▸ **Supplied entries**
______________________________

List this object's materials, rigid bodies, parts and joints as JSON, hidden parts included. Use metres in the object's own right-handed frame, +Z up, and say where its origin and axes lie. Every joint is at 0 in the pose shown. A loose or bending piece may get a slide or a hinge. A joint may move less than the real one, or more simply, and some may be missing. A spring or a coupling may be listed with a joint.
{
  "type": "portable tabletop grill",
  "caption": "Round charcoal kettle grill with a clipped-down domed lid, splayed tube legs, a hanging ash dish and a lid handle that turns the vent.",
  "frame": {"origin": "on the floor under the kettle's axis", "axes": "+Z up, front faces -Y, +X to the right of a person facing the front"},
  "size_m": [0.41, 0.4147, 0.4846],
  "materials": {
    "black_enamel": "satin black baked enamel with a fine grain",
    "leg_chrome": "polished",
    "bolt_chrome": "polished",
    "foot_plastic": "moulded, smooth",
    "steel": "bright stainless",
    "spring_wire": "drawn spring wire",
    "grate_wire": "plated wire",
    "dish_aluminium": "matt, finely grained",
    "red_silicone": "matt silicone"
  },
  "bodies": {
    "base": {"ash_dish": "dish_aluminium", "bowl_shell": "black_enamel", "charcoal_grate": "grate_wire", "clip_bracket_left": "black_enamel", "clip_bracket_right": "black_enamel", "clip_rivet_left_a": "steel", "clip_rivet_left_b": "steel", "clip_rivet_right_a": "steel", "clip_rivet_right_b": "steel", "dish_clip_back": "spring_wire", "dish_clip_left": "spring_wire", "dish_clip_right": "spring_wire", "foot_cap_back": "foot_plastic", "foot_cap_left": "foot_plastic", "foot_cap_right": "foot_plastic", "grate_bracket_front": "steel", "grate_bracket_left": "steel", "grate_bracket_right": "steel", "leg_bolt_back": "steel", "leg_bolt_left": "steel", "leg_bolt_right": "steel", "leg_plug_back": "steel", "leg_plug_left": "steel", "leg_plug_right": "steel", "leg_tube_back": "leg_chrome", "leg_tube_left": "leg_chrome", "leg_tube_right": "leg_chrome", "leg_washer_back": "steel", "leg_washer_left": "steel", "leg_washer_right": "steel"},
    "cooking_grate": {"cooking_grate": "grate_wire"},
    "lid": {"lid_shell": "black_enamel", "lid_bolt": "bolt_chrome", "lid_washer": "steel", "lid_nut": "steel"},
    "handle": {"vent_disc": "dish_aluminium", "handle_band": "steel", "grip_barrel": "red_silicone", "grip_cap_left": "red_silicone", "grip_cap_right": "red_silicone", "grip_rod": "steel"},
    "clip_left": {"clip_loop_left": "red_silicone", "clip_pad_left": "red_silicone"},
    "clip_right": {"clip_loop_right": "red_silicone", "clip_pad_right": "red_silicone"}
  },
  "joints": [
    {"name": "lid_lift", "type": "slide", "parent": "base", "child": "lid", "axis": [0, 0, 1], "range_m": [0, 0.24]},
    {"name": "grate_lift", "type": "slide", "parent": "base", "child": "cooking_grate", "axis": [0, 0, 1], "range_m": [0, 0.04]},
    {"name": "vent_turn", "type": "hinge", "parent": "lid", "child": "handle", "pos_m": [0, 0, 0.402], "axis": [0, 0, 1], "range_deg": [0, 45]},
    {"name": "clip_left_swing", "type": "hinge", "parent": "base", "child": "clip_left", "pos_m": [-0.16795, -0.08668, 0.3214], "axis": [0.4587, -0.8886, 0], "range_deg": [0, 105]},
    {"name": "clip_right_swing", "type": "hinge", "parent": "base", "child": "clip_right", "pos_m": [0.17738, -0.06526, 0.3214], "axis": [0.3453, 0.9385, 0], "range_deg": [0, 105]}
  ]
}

______________________________

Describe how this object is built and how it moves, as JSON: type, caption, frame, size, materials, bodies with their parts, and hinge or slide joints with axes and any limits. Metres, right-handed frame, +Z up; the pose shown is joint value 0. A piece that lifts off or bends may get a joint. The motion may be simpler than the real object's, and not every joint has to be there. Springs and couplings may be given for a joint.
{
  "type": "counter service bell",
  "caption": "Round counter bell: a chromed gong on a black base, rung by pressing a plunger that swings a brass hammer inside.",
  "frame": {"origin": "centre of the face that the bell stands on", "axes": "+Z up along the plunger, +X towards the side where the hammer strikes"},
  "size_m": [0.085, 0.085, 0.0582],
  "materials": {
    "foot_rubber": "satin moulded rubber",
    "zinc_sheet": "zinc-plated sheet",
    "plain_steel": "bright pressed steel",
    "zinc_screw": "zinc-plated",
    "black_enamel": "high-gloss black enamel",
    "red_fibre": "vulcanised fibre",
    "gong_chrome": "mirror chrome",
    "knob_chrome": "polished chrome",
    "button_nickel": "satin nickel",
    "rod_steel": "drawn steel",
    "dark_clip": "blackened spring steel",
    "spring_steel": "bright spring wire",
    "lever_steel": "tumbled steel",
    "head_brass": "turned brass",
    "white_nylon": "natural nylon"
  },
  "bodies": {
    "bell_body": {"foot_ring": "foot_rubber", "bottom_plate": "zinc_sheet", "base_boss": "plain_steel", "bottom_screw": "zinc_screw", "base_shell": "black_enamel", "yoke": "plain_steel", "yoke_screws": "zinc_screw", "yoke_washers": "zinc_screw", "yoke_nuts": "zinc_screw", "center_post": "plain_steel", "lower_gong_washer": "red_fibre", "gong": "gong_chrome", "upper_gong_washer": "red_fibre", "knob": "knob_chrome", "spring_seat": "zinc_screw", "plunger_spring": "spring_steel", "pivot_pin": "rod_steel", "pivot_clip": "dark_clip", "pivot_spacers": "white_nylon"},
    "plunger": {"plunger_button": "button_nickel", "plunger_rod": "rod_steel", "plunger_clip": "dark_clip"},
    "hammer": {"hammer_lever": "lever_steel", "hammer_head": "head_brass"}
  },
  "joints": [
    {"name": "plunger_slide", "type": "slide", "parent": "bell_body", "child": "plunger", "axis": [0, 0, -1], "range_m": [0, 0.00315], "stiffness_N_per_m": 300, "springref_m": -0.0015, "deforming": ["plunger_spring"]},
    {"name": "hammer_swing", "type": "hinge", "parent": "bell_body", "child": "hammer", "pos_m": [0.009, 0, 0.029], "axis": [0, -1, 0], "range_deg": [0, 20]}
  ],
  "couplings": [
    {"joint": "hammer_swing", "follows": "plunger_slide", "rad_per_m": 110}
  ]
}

______________________________

▸ **What this task involves**
Copy each line of the listing that contains the string "joints".

▸ **Answer**
List this object's materials, rigid bodies, parts and joints as JSON, hidden parts included. Use metres in the object's own right-handed frame, +Z up, and say where its origin and axes lie. Every joint is at 0 in the pose shown. A loose or bending piece may get a slide or a hinge. A joint may move less than the real one, or more simply, and some may be missing. A spring or a coupling may be listed with a joint.
  "joints": [
Describe how this object is built and how it moves, as JSON: type, caption, frame, size, materials, bodies with their parts, and hinge or slide joints with axes and any limits. Metres, right-handed frame, +Z up; the pose shown is joint value 0. A piece that lifts off or bends may get a joint. The motion may be simpler than the real object's, and not every joint has to be there. Springs and couplings may be given for a joint.
  "joints": [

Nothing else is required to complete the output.